O observatório pode também detetar a luz de outros tipos de partículas, incluindo neutrinos. Não “vê” os neutrinos diretamente. Em vez disso, quando um neutrino atinge uma molécula — de ar, água ou rocha subjacente — pode criar uma partícula carregada altamente energética chamada muão, que produz uma “chuva” de outras partículas carregadas à medida que se desloca através do detetor.

Os neutrinos podem viajar através da Terra, pelo que as “chuvas de partículas” que produzem podem vir de qualquer direção, ao passo que os resultantes dos raios cósmicos tendem a vir da atmosfera.
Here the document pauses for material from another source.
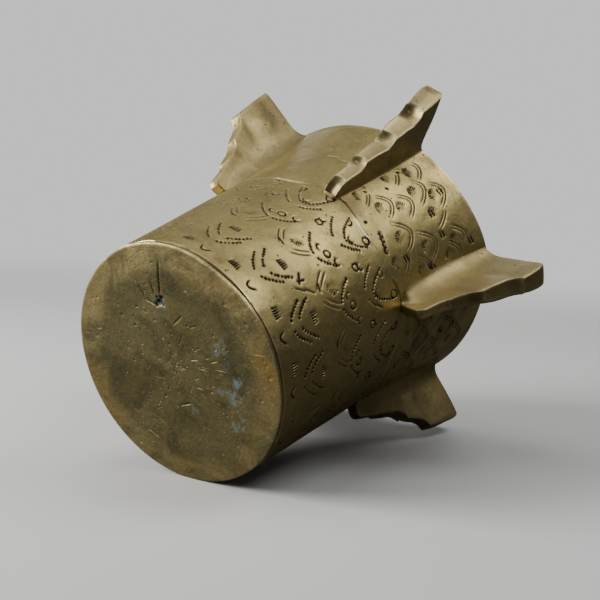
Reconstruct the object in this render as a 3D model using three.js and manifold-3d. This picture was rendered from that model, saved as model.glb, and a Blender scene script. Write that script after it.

Assim, quando o ARCA deteta uma destas “chuvadas” vindas de cima, pode ser difícil determinar a sua fonte, mas os “chuveiros” horizontais ou ascendentes têm maior probabilidade de ser neutrinos, explica Elisa Resconi, física de neutrinos da Universidade Técnica de Munique, na Alemanha.

Mas para os neutrinos de maior energia, que transportam meio petaelectrão-volt (0,5×1015 eV) ou mais, a Terra atua como uma barreira, diz Resconi. Isto deixa uma faixa de céu à volta do horizonte onde as partículas que deslizam sobre a Terra podem ser detetadas e facilmente distinguidas dos raios cósmicos.

“Temos uma região estreita na qual podemos ver assinaturas muito limpas destes neutrinos”, diz Resconi.

Na sua palestra, Coelho adiantou que mais de um terço dos sensores do ARCA registaram flashes consistentes com um muão que atravessou o observatório horizontalmente, produzido por um neutrino que chegou de cerca de um grau abaixo do horizonte.

A partícula tinha provavelmente uma energia de muitas dezenas de petaelectrão-volts, acrescentou o físico português — o que a tornaria a mais energética alguma vez detetada.